Grafton Group, the owner of building materials and DIY chains like Chadwicks and Woodie's, said it saw only a marginal rise in daily revenues in the lead up to Christmas.
In a trading update for the period from November 1 to December 31, Grafton said that a robust performance in Iberia along with modest growth in Ireland was fully offset by weaker trading in Northern Europe and the UK.
But Grafton Group said for all of 2025, daily revenues were 1.7% higher. Group revenue for the year was £2.52 billion, up 10.4% from the prior year's figure of £2.28 billion.
The company said the growth included the positive impact of the specialist Spanish HVAC distributor, Salvador Escoda, which was acquired at the end of October 2024, as well as seven months of trading after the acquisition of HSS Hire Ireland.
Breaking down its divisions, Grafton said its island of Ireland businesses delivered average daily like-for-like revenue growth of 3.5% for the year, with growth of 0.6% recorded in the last two months of the year.
It said that trading in the final two months reflected continued momentum in Woodie's after another strong Christmas campaign. But his was partly offset by weaker trading in Chadwicks, largely due to the timing of jobsite shutdowns over the Christmas period, it added.
Grafton said that average daily like-for-like revenue increased in Great Britain by 0.4% for the year but declined by 0.2% in November and December - mainly due to ongoing weakness in the RMI market which continued to be impacted by negative consumer sentiment around the November budget.

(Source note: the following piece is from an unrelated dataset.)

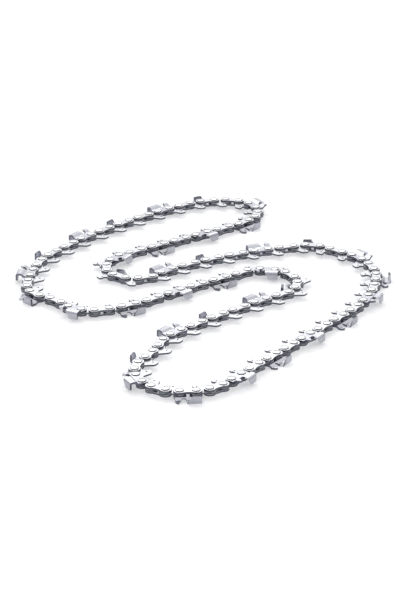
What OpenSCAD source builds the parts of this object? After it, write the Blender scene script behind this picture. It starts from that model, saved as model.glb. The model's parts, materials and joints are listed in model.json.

Meanwhile, Grafton said its average daily like-for-like revenue in Northern Europe declined by 0.5% for the year and was down 2.9% for the last two months of 2025. It said that modest growth in the Netherlands, driven by strong project related sales, was more than offset by declines in Finland which reflected unusually mild winter weather and ongoing weakness in the economy.
In its Iberia division, Grafton said that Salvador Escoda's average daily like-for-like revenue was 6.1%t higher for the full year while growth of 4.4% was delivered in the two month period under review. The business closed the year strongly, buoyed by robust end of season sales campaigns in what is usually a less significant seasonal period, Grafton added.
Looking ahead, Grafton said although momentum continued to moderate across the second half of the year, its outlook remains favourable, supported by structural growth drivers, strong market positions across all regions, the recovery potential in Great Britain and Northern Europe, a robust balance sheet, and a healthy acquisitions pipeline.
Eric Born, chief executive of Grafton Group, said that despite continuing headwinds in some of our markets, the group delivered a solid performance in Q4 and an outcome in line with expectations for the full year.
"It reflects the strong market positions, resilience and agility of our operations across our geographies. Continuing strong performances and market opportunities in Ireland and Iberia, together with market recovery opportunities in Great Britain and Northern Europe leaves Grafton well placed to benefit significantly as conditions normalise," the CEO said.
"Building on our existing market positions, we see exciting opportunities to further strengthen our business and to deliver organic and inorganic growth," he added.